The research employed a deep eutectic solvent (DES) composed of choline chloride and oxalic acid dihydrate to process red maple leaf powder. This process facilitated in-situ lignin regeneration, cellulose defibrillation, and the removal of most cellulose, pigments, and mineral elements. The resulting AMM film, characterized by its black color, high mechanical flexibility, and adjustable thickness, underwent extensive characterization. Techniques used included X-ray diffraction (XRD), Fourier transform infrared (FT-IR) spectroscopy, X-ray photoelectron spectroscopy (XPS), transmission electron microscopy (TEM), energy dispersive spectroscopy (EDS) mapping, small-angle X-ray scattering (SAXS), and UV-Vis spectroscopy.

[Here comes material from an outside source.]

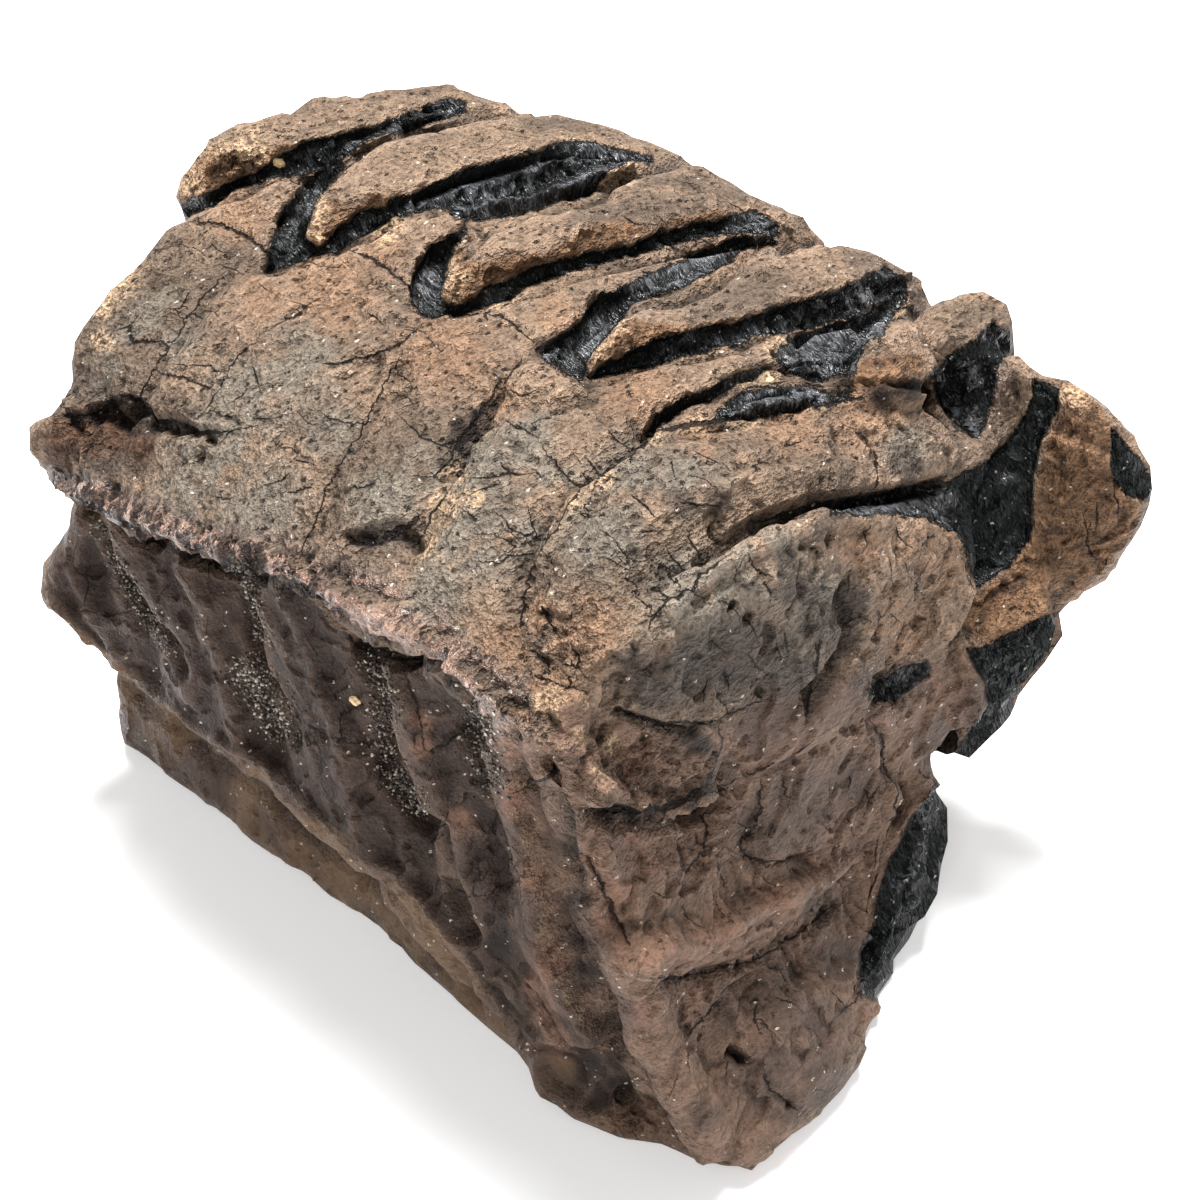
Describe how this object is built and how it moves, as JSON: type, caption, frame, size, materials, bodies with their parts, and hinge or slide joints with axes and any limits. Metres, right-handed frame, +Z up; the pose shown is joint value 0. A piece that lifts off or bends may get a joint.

Density functional theory (DFT) calculations were performed to investigate the molecular interactions within the AMM. The AMM film was then evaluated for its performance in solar water evaporation, photocatalytic hydrogen production, and photocatalytic degradation of tetracycline antibiotics. The mechanical properties, thermal stability, and biodegradability of the AMM as a bioplastic were also assessed using dynamic mechanical analysis (DMA), thermogravimetric (TG) analysis, in-situ diffuse reflectance infrared Fourier transform spectroscopy (DRIFTS), and biodegradability tests in soil. Control samples, including lignin-cellulose leaves, lignin, and cellulose, were prepared to isolate the contributions of each component. The universality of the approach was tested using leaves from other tree species. Detailed descriptions of the sample preparation, characterization techniques, and performance testing are provided in the methods section of the original paper.

The AMM film demonstrated exceptional multifunctional properties. It exhibited a high solar water evaporation rate (0.8 kg m⁻² h⁻¹) and solar-to-steam efficiency (52.5%) due to its efficient light absorption spanning the full solar spectrum and heterogeneous architecture for charge separation. As a photocatalyst, the AMM showed high performance in hydrogen production from a methanol-water mixture under simulated sunlight and visible light. It also demonstrated superior photocatalytic degradation of the antibiotic tetracycline compared to various other materials, exhibiting first-order reactions with large rate constants. The AMM film’s mechanical strength (tensile strength of 132 MPa), thermal stability (withstanding temperatures up to 230 °C), and biodegradability confirmed its potential as a high-performance bioplastic. The study also revealed that whewellite played a crucial role in binding lignin and cellulose, contributing to the material's enhanced properties. The binding energy of the lignin-cellulose-whewellite composite was significantly higher than that of the lignocellulose composite, highlighting the unique contribution of whewellite. Furthermore, the AMM showed strong universality, as similar results were obtained when using leaves from other tree species. The approach exhibited greater environmental advantages over traditional leaf disposal methods.

The findings of this study demonstrate the feasibility of transforming abundant waste biomass (dead leaves) into a valuable multifunctional material. The AMM's superior performance in solar water evaporation, photocatalysis, and as a bioplastic addresses several critical challenges in energy, environmental remediation, and sustainable materials. The significant improvement in material properties compared to the original leaf and other control samples highlights the effectiveness of the DES treatment and the key role of whewellite. The universality of the approach underscores its potential scalability and applicability to various leaf types. This research contributes significantly to the field of sustainable materials science by offering a novel and effective method for waste valorization and the creation of high-performance materials with minimal environmental impact.

This research successfully demonstrates a sustainable and efficient method for converting dead leaves into a multifunctional material (AMM) with applications in solar water evaporation, photocatalysis, and bioplastics. The use of whewellite as a binder for lignin and cellulose is a key innovation. Future research could explore optimizing the DES treatment parameters, investigating the AMM's long-term stability, and expanding its applications to other areas.

While the study demonstrates the AMM's potential, further research is needed to fully evaluate its long-term stability and durability under various environmental conditions. The scalability of the current method for large-scale production also needs to be assessed. A comprehensive life-cycle assessment would provide a more complete understanding of the environmental impact.